A Leg Trick is a nice accomplishment for Cooper who is thankful for everyone who made this production possible. Cooper has a lot going for him these days playing in multiple bands and doing what he wants to do in life. Original songs are what drive him presently and it’s a nice charm to hear him play, compose and sing.
Interview with Scott Cooper, February 26th 2012
Congratulations on the new album, it’s quite an impressive production. With the amount of musicians with you, it must have been some complex process from beginning to end.
Yes, thanks, that’s an understatement. They say it takes 20 years to come up with your first album and then one year for a follow up! That’s what happened to me, and I am already working on the second CD. One track was recorded in the early ‘90s and never mixed. Another one was done at the same session, but, then I totally tweaked it about a year ago. I took out a verse, extended it elsewhere, redid the vocal and guitar tracks, took out the organ, added percussion and put in Bill Payne. The bass and drums were done 20 years ago. The other songs were done in bits and pieces whenever I could.

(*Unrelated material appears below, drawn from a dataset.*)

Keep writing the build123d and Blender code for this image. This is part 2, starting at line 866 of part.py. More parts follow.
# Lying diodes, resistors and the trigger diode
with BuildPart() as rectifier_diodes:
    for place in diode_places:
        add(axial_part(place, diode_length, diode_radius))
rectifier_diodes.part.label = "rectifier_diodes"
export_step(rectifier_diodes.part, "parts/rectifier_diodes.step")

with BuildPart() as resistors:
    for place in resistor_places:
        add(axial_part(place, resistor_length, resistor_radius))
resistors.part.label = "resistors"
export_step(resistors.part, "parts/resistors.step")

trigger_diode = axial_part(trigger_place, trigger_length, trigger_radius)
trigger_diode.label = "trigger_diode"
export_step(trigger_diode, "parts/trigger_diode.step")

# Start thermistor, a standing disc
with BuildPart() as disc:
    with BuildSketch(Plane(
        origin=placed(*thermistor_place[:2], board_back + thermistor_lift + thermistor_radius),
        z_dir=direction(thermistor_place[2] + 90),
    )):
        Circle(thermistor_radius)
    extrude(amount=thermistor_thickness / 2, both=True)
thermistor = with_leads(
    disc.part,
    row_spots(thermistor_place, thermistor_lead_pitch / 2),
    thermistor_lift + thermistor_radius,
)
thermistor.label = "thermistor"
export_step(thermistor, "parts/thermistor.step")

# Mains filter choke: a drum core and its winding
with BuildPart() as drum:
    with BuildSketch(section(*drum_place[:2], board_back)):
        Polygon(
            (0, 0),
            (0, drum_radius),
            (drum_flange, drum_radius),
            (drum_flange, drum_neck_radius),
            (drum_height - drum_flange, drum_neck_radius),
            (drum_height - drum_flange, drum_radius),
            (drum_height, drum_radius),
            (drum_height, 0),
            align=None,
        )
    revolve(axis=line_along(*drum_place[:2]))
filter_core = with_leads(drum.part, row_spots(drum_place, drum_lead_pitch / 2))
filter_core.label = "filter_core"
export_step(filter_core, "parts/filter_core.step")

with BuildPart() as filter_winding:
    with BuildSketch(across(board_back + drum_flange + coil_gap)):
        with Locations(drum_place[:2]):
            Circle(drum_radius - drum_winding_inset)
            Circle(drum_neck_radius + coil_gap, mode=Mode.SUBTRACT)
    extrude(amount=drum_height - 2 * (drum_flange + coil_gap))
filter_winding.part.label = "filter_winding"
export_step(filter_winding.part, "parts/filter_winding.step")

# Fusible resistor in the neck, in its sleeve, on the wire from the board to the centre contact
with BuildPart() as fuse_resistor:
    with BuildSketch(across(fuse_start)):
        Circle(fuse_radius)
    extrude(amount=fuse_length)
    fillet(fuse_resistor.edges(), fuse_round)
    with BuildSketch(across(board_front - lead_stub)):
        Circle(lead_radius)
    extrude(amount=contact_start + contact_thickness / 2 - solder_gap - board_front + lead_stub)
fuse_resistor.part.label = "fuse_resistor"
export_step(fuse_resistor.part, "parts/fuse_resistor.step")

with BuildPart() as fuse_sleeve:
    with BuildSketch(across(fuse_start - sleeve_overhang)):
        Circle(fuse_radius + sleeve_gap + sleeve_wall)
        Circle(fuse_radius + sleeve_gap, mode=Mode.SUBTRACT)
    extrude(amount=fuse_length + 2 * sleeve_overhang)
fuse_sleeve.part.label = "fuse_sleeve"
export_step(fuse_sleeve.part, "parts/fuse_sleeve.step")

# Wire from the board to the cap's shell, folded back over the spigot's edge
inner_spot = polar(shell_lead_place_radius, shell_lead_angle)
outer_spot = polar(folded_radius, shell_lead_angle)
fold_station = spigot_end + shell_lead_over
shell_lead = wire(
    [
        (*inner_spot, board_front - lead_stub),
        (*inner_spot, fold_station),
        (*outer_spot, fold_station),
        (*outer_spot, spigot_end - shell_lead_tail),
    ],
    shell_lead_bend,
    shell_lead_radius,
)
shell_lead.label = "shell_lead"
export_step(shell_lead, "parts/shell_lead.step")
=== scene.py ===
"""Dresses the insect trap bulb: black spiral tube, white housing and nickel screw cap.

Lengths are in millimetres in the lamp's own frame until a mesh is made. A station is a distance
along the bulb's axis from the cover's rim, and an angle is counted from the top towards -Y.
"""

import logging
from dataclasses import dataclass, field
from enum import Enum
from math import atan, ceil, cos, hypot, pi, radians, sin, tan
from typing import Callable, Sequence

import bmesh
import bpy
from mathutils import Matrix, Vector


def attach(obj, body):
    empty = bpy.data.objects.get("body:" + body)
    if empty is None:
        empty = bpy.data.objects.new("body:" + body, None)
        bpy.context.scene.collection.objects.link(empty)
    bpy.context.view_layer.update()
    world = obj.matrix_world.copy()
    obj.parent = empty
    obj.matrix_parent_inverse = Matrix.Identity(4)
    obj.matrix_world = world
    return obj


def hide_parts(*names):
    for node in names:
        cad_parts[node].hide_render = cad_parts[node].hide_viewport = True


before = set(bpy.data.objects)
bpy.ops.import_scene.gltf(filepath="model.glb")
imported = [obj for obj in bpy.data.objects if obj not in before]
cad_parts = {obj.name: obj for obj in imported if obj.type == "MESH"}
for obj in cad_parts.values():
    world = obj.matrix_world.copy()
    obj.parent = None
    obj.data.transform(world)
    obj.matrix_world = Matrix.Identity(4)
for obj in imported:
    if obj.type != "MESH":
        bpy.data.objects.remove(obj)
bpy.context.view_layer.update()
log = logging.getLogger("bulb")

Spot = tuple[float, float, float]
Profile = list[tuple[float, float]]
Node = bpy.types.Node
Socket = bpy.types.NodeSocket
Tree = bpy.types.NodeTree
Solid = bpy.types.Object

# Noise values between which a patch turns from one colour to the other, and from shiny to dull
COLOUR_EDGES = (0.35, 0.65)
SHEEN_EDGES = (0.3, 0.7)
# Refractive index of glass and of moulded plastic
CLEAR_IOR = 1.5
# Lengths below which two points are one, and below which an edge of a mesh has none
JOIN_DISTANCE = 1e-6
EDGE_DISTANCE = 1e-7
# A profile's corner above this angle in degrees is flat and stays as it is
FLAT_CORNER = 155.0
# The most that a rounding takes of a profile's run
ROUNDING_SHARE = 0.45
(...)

The title of the album, “A Leg Trick” seems unique.
I write a lot of different material, some of it is Soul, Jamband, New Orleans, Country and Bluegrass. I just figured it makes more sense to put out a cd that is consistent in sound. The next album will be an acoustic version and this one is the “Electric” CD. Using a play on words, I came up with “A Leg Trick”. My other band Stack A Bones, was going to do the same thing, but didn’t use either of those titles. I tried to find a photo of one man juggling his own leg, but couldn’t come up with anything. So, I ended up using Kristina Layton from Colorado for the artwork.

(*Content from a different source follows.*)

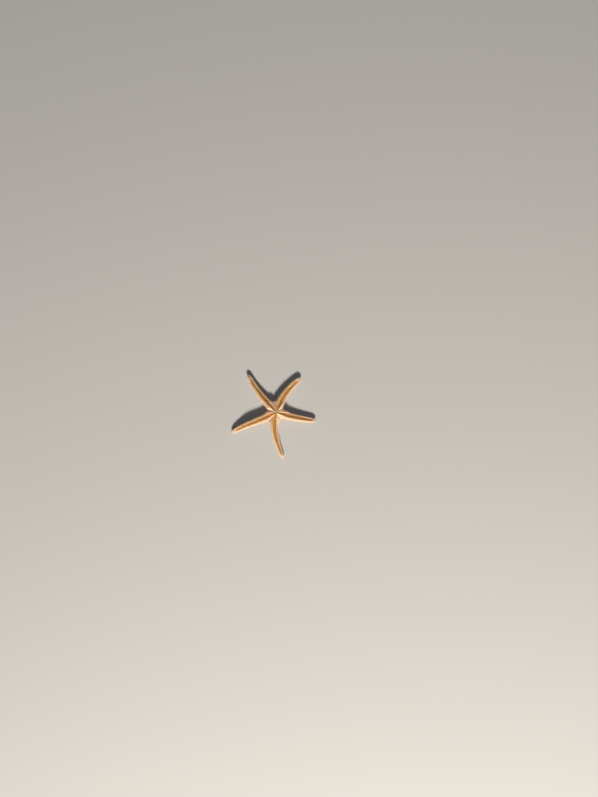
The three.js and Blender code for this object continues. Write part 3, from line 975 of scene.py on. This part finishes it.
def make_eyespot(name, arm):
    """The red eyespot at the arm's tip, on its soft cushion."""
    middle = box_middle("eye_" + name)
    share = 1 - EYE_HEART / arm["length"]
    at = section(arm, np.array(share))
    below = np.append(at["place"], at["middle"])
    growth = unit(middle - below)
    axes = np.stack([*side_axes(growth), growth])
    far = np.linalg.norm(middle - below)
    turn = np.linspace(0, 2 * np.pi, EYE_SIDES, endpoint=False)
    heights = [(radius, rise * far) for radius, rise in EYE_STALK]
    heights += [(radius, far + rise) for radius, rise in EYE_RINGS]
    rings = [below + ring(turn, radius, height) @ axes for radius, height in heights]
    ob = extruded("eyespot_" + name, rings)
    apply_modifier(ob, "SUBSURF", levels=1, render_levels=1)
    points = points_of(ob)
    up = (points - below) @ axes[2]
    set_attribute(ob, "tip", smooth(up, far + EYE_RED[0], far + EYE_RED[1]))
    set_attribute(ob, "band", np.full(len(up), EYE_BAND))
    set_attribute(ob, "share", marks_of(points)["share"])
    ob.data.shade_smooth()
    return ob


sieve_plate = make_sieve_plate()
eyespots = {name: make_eyespot(name, arm) for name, arm in ARMS.items()}

# ---- Shader groups shared by the materials ------------------------------------------------------

MIX_INPUTS, MIX_OUTPUT = (0, 6, 7), 2   # a colour mix's share and its two colours, and its result


class Nodes:
    """A small helper that adds nodes to a tree and joins them."""

    def __init__(self, tree):
        self.tree = tree

    def add(self, kind, **settings):
        node = self.tree.nodes.new(kind)
        for name, value in settings.items():
            setattr(node, name, value)
        return node

    def join(self, source, target):
        self.tree.links.new(source, target)

    def feed(self, sockets, values):
        """Gives each socket its value, or joins it to the output it is given."""
        for socket, value in zip(sockets, values):
            if isinstance(value, bpy.types.NodeSocket):
                self.join(value, socket)
            else:
                socket.default_value = value

    def math(self, operation, *values):
        node = self.add("ShaderNodeMath", operation=operation)
        self.feed(node.inputs, values)
        return node.outputs[0]

    def blend(self, share, first, second, kind="MIX"):
        node = self.add("ShaderNodeMix", data_type="RGBA", blend_type=kind)
        self.feed([node.inputs[number] for number in MIX_INPUTS], (share, first, second))
        return node.outputs[MIX_OUTPUT]

    def ramp(self, share, stops):
        node = self.add("ShaderNodeValToRGB")
        band = node.color_ramp
        while len(band.elements) < len(stops):
            band.elements.new(0.5)
        for element, (place, shade) in zip(band.elements, stops):
            element.position = place
            element.color = shade
        self.join(share, node.inputs[0])
        return node.outputs[0]

    def noise(self, place, scale, detail, roughness=0.55):
        node = self.add("ShaderNodeTexNoise")
        sockets = [node.inputs[name] for name in ("Vector", "Scale", "Detail", "Roughness")]
        self.feed(sockets, (place, scale, detail, roughness))
        return node.outputs["Fac"]

    def spread_over(self, value, low, high, out_low, out_high):
        node = self.add("ShaderNodeMapRange", interpolation_type="SMOOTHSTEP")
        names = ("Value", "From Min", "From Max", "To Min", "To Max")
        sockets = [node.inputs[name] for name in names]
        self.feed(sockets, (value, low, high, out_low, out_high))
        return node.outputs["Result"]

    def mark(self, name):
        return self.add("ShaderNodeAttribute", attribute_name=name).outputs["Fac"]


def new_group(name, inputs, outputs):
    group = bpy.data.node_groups.new(name, "ShaderNodeTree")
    for socket, kind in inputs.items():
        group.interface.new_socket(socket, in_out="INPUT", socket_type="NodeSocket" + kind)
    for socket, kind in outputs.items():
        group.interface.new_socket(socket, in_out="OUTPUT", socket_type="NodeSocket" + kind)
    nodes = Nodes(group)
    return group, nodes, nodes.add("NodeGroupInput").outputs, nodes.add("NodeGroupOutput").inputs


BAND_RANGE = 3.2        # the widest band that the ramp of colours covers


def make_markings():
    """The colour of skin and coat by band across the arm and share along it."""
    group, nodes, given, result = new_group(
        "Markings",
        {"Place": "Vector", "Band": "Float", "Share": "Float"},
        {"Colour": "Color", "Mottle": "Float"},
    )
    broad = nodes.noise(given["Place"], scale=420, detail=4.0)
    fine = nodes.noise(given["Place"], scale=2300, detail=3.0)
    wander = nodes.math("MULTIPLY_ADD", broad, 0.5, -0.25)
    band = nodes.math("ADD", given["Band"], wander)
    across = nodes.math("DIVIDE", band, BAND_RANGE)
    base = nodes.ramp(across, (
        (0.0, colour(200, 136, 58)),
        (0.24, colour(226, 166, 84)),
        (0.32, colour(240, 196, 130)),
        (0.40, colour(244, 216, 176)),
        (0.6, colour(242, 208, 170)),
        (0.74, colour(214, 160, 132)),
        (1.0, colour(150, 98, 88)),
    ))
    toward_tips = nodes.spread_over(given["Share"], 0.6, 0.96, 0.0, 0.75)
    rosy = nodes.blend(toward_tips, base, colour(246, 214, 194))
    mottle = nodes.spread_over(fine, 0.32, 0.68, 0.0, 1.0)
    darker = nodes.blend(1.0, rosy, colour(228, 206, 190), "MULTIPLY")
    nodes.join(nodes.blend(mottle, darker, rosy), result["Colour"])
    nodes.join(mottle, result["Mottle"])
    return group


def make_grain():
    """The fine pebbled relief of the skin and of what grows from it."""
    group, nodes, given, result = new_group(
        "Living grain",
        {"Place": "Vector", "Size": "Float"},
        {"Height": "Float", "Roughness": "Float"},
    )
    pebbles = nodes.add("ShaderNodeTexVoronoi", feature="SMOOTH_F1")
    nodes.join(given["Place"], pebbles.inputs["Vector"])
    nodes.join(given["Size"], pebbles.inputs["Scale"])
    finer = nodes.math("MULTIPLY", given["Size"], 2.4)
    fine = nodes.noise(given["Place"], scale=finer, detail=2.0, roughness=0.5)
    domes = nodes.math("SUBTRACT", 1.0, pebbles.outputs["Distance"])
    nodes.join(nodes.math("MULTIPLY_ADD", fine, 0.5, domes), result["Height"])
    nodes.join(nodes.spread_over(fine, 0.3, 0.7, 0.44, 0.72), result["Roughness"])
    return group


MARKINGS = make_markings()
GRAIN = make_grain()


class Finish:
    """A material with the starfish's markings and grain already joined to its shader."""

    def __init__(self, name, grain_size, relief):
        self.material = bpy.data.materials.new(name)
        self.material.use_nodes = True
        self.nodes = Nodes(self.material.node_tree)
        self.shader = self.material.node_tree.nodes["Principled BSDF"]
        self.place = self.nodes.add("ShaderNodeTexCoord").outputs["Object"]
        markings = self.nodes.add("ShaderNodeGroup", node_tree=MARKINGS)
        self.nodes.join(self.place, markings.inputs["Place"])
        self.nodes.join(self.nodes.mark("band"), markings.inputs["Band"])
        self.nodes.join(self.nodes.mark("share"), markings.inputs["Share"])
        grain = self.nodes.add("ShaderNodeGroup", node_tree=GRAIN)
        self.nodes.join(self.place, grain.inputs["Place"])
        grain.inputs["Size"].default_value = grain_size
        bump = self.nodes.add("ShaderNodeBump")
        bump.inputs["Distance"].default_value = relief * MM
        bump.inputs["Strength"].default_value = 1.0
        self.nodes.join(grain.outputs["Height"], bump.inputs["Height"])
        self.nodes.join(bump.outputs["Normal"], self.shader.inputs["Normal"])
        self.nodes.join(grain.outputs["Roughness"], self.shader.inputs["Roughness"])
        self.marked = markings.outputs["Colour"]

    def paint(self, shade):
        self.nodes.join(shade, self.shader.inputs["Base Color"])

    def set(self, **values):
        for name, value in values.items():
            self.shader.inputs[name.replace("_", " ")].default_value = value

    def put_on(self, ob, slot, *nodes):
        ob.data.materials.clear()
        ob.data.materials.append(self.material)
        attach(ob, "root")
        if nodes:
            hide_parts(*nodes)


FLESH_DEPTH = dict(Subsurface_Radius=(1.0, 0.45, 0.25), Subsurface_Scale=0.0005)

skin_finish = Finish("starfish_skin", grain_size=3200.0, relief=0.08)
nodes = skin_finish.nodes
raised = nodes.math("MULTIPLY", nodes.mark("pad"), 0.45)
skin_finish.paint(nodes.blend(raised, skin_finish.marked, colour(248, 222, 184)))
skin_finish.set(Subsurface_Weight=0.15, **FLESH_DEPTH)

spine_finish = Finish("limy_spines", grain_size=5200.0, relief=0.02)
nodes = spine_finish.nodes
cream = nodes.blend(nodes.mark("tint"), colour(248, 232, 206), colour(238, 210, 174))
patchy = nodes.noise(spine_finish.place, scale=260, detail=2.0)
peachy = nodes.spread_over(patchy, 0.42, 0.66, 0.0, 0.7)
ivory = nodes.blend(peachy, cream, colour(242, 204, 182))
paling = nodes.spread_over(nodes.mark("tip"), 0.1, 0.8, 0.2, 0.88)
spine_finish.paint(nodes.blend(paling, spine_finish.marked, ivory))

foot_finish = Finish("tube_foot_flesh", grain_size=4200.0, relief=0.02)
nodes = foot_finish.nodes
stalk = nodes.ramp(nodes.mark("tip"), (
    (0.0, colour(196, 124, 42)),
    (0.5, colour(236, 172, 72)),
    (0.84, colour(244, 188, 94)),
    (0.93, colour(248, 210, 132)),
    (1.0, colour(218, 158, 76)),
))
browner = nodes.blend(1.0, stalk, colour(200, 162, 132), "MULTIPLY")
some = nodes.spread_over(nodes.mark("tint"), 0.55, 1.0, 0.0, 0.8)
mottled = nodes.blend(some, stalk, browner)
near_tip = nodes.spread_over(nodes.mark("share"), 0.78, 0.97, 0.0, 0.8)
foot_finish.paint(nodes.blend(near_tip, mottled, colour(246, 216, 178)))
foot_finish.set(Subsurface_Weight=0.3, Coat_Weight=0.25, Coat_Roughness=0.18, **FLESH_DEPTH)

gill_finish = Finish("gill_flesh", grain_size=5200.0, relief=0.01)
nodes = gill_finish.nodes
clear_flesh = nodes.spread_over(nodes.mark("tip"), 0.1, 0.9, 0.15, 0.75)
gill_finish.paint(nodes.blend(clear_flesh, gill_finish.marked, colour(226, 172, 148)))
gill_finish.set(Subsurface_Weight=0.35, **FLESH_DEPTH)

sieve_finish = Finish("sieve_plate_lime", grain_size=3600.0, relief=0.02)
nodes = sieve_finish.nodes
sieve_finish.paint(nodes.ramp(nodes.mark("tip"), (
    (0.0, colour(150, 84, 48)),
    (0.62, colour(196, 112, 54)),
    (0.95, colour(244, 184, 112)),
)))
sieve_finish.set(Subsurface_Weight=0.1, **FLESH_DEPTH)

eye_finish = Finish("eyespot_pigment", grain_size=6800.0, relief=0.04)
nodes = eye_finish.nodes
patchy = nodes.noise(eye_finish.place, scale=5200, detail=2.0)
red = nodes.blend(patchy, colour(92, 16, 10), colour(168, 44, 26))
eye_finish.paint(nodes.blend(nodes.mark("tip"), eye_finish.marked, red))
eye_finish.set(Subsurface_Weight=0.15, Coat_Weight=0.4, Coat_Roughness=0.12, **FLESH_DEPTH)

flesh_nodes = ["disc", "mouth"] + ["arm_" + name for name in ARMS]
skin_finish.put_on(skin, "skin", *flesh_nodes)
for piece in (groove_spines, jaw_spines, margin_spines, back_spines, pincers):
    spine_finish.put_on(piece, "spines")
foot_finish.put_on(tube_feet, "tube_feet")
gill_finish.put_on(gills, "skin")
sieve_finish.put_on(sieve_plate, "madreporite", "madreporite")
for name, piece in eyespots.items():
    eye_finish.put_on(piece, "eyespot", "eye_" + name)

# ---- Floor, light and camera --------------------------------------------------------------------

FLOOR_SIZE = 6.0
CAMERA_HEIGHT = 0.604
CAMERA_X, CAMERA_Y = 0.0225, 0.013
LENS = 27.1
SUN_ELEVATION, SUN_TURN = 35, 8     # degrees; the turn is from -Y towards +X
SUN_DISTANCE, SUN_SIZE, SUN_POWER = 2.2, 0.34, 90
ROOM_LIGHT, ROOM_SEEN = 0.12, 0.85  # what the room gives as light, and how bright it looks

deselect()
bpy.ops.mesh.primitive_plane_add(size=FLOOR_SIZE, location=(0, 0, 0))
floor = bpy.context.object
floor.name = "floor"
floor_material = bpy.data.materials.new("pale_floor")
floor_material.use_nodes = True
floor_shader = floor_material.node_tree.nodes["Principled BSDF"]
floor_shader.inputs["Base Color"].default_value = colour(178, 175, 170)
floor_shader.inputs["Roughness"].default_value = 0.9
floor.data.materials.append(floor_material)


def add_light(name, elevation, turn, distance, size, power, shade):
    """A square lamp that looks at the origin, turned from -Y towards +X."""
    light = bpy.data.lights.new(name, "AREA")
    light.size = size
    light.energy = power
    light.color = shade
    ob = bpy.data.objects.new(name, light)
    bpy.context.collection.objects.link(ob)
    elevation, turn = math.radians(elevation), math.radians(turn)
    flat = math.cos(elevation)
    towards = Vector((math.sin(turn) * flat, -math.cos(turn) * flat, math.sin(elevation)))
    ob.location = towards * distance
    ob.rotation_euler = (-towards).to_track_quat("-Z", "Y").to_euler()


add_light("key", SUN_ELEVATION, SUN_TURN, SUN_DISTANCE, SUN_SIZE, SUN_POWER, (1.0, 0.96, 0.9))
add_light("fill", elevation=70, turn=180, distance=1.4, size=1.2, power=1.5,
          shade=(0.86, 0.92, 1.0))

world = bpy.data.worlds.new("soft_room")
world.use_nodes = True
room = world.node_tree.nodes["Background"]
room.inputs["Color"].default_value = (0.75, 0.82, 0.95, 1)
sight = world.node_tree.nodes.new("ShaderNodeLightPath")
strength = world.node_tree.nodes.new("ShaderNodeMath")
strength.operation = "MULTIPLY_ADD"
strength.inputs[1].default_value = ROOM_SEEN - ROOM_LIGHT
strength.inputs[2].default_value = ROOM_LIGHT
world.node_tree.links.new(sight.outputs["Is Camera Ray"], strength.inputs[0])
world.node_tree.links.new(strength.outputs[0], room.inputs["Strength"])
bpy.context.scene.world = world

camera_data = bpy.data.cameras.new("camera")
camera_data.lens = LENS
camera_data.clip_start = 0.01
camera = bpy.data.objects.new("camera", camera_data)
camera.location = (CAMERA_X, CAMERA_Y, CAMERA_HEIGHT)
bpy.context.collection.objects.link(camera)
bpy.context.scene.camera = camera
bpy.context.scene.view_settings.view_transform = "Standard"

Before we talk about your involvement in the bay area music scene, take us back to your early experiences with music and how you became such a multi-instrumentalist.
I took drum lessons when I was 13, playing in the junior high school band and hated it. In high school, I was very into George Thorogood among other stuff. So, for some reason I could play a good shuffle and a Bo-Diddley beat. Some blues guy in Madison Wisconsin when I was 18 realized that and started hiring me to play in his band. I moved to Santa Cruz in 1986 and started playing Callahan’s Pub which used to have an open blues jam and I quickly became the house drummer. When Johnny Shines was doing a tour in ’89 he used basically the house band from Callahan’s to back him on the west coast tours. I played drums with him and then started getting involved with Rusty Zin, Mike Schermer and that gang. I have always played a little guitar in one form or another especially just messing around a campfire. I never really took formal lessons, but self-taught myself by being around some really good players. I picked everyone’s brain about playing the guitar. I started on the guitar in a band towards the early ‘90s as an acoustic trio just for fun. At some point, there was a bass lying round and I decided to pick that up. In Stack A Bones, I played drums with some really great guys. That band took a break and then resurrected into an acoustic lineup with me on bass. I got good enough as a bass player to stop playing drums and it got to a point where I could bring songs to the band. On drums that was hard to do. When you are a drummer it’s hard to show the guys what your ideas are on the drum kit. I picked up a little piano and just enough to play in the studio. In the band The China Cats, I started taking my playing more seriously.
Well it’s no mystery that you are really connected to the music scene here. On the new album, the song “Girl In The Garden” was a favorite of mine. Mostly because it has a Tea Leaf Green and Assembly of Dust influence – two bands that I gravitate towards. What was the inspiration for that song?
I saw Jerry sing the song Standing On The Moon and after seeing it performed with the Dead, I was sitting in my garden playing the guitar thinking about those changes in the song. I came up with the idea at that moment. The song was recorded in the mid '90s, but never mixed until last year.
Looking back, what really stands out personally for you in the making of the album?
Working with the artist Kristina was a joy, I love what she does and the paintings she puts out. I am thrilled to have great musicians working with me, but Kristina is wonderful. There is a tune on the album called So Right So Long in which every artist just nails it! When that happens, when everything comes together, I feel blessed. Bundy Brown sings on a couple tracks and got them on the first take. That’s always great. I’ll never forget seeing Barry Sless in the studio playing the pedal steel guitar. It was really eye-opening to watch him play with both hands doing something, while coordinating foot pedals and knee levers at the same time. It was a sight to behold.
What about the coming year for you Scott, what’s planned for 2012?
I have some solo gigs planned to support this, but don’t want to necessarily go that route. Additionally, the China Cats don’t want to do original material and some argue that a tribute band shouldn’t do that. The solo thing allows me to play my own tunes. Whenever Bill Layman and Jim Lewin can get some time, we have a side project called The Secret Chimp that we play a few times a year. That band gets to do original material which is the most rewarding aspect. It’s like me asking a gourmet chef to make a plain hamburger, if you know what I mean.
Yes, I get it, you certainly are a gourmet chef Scott. Good luck in the coming year.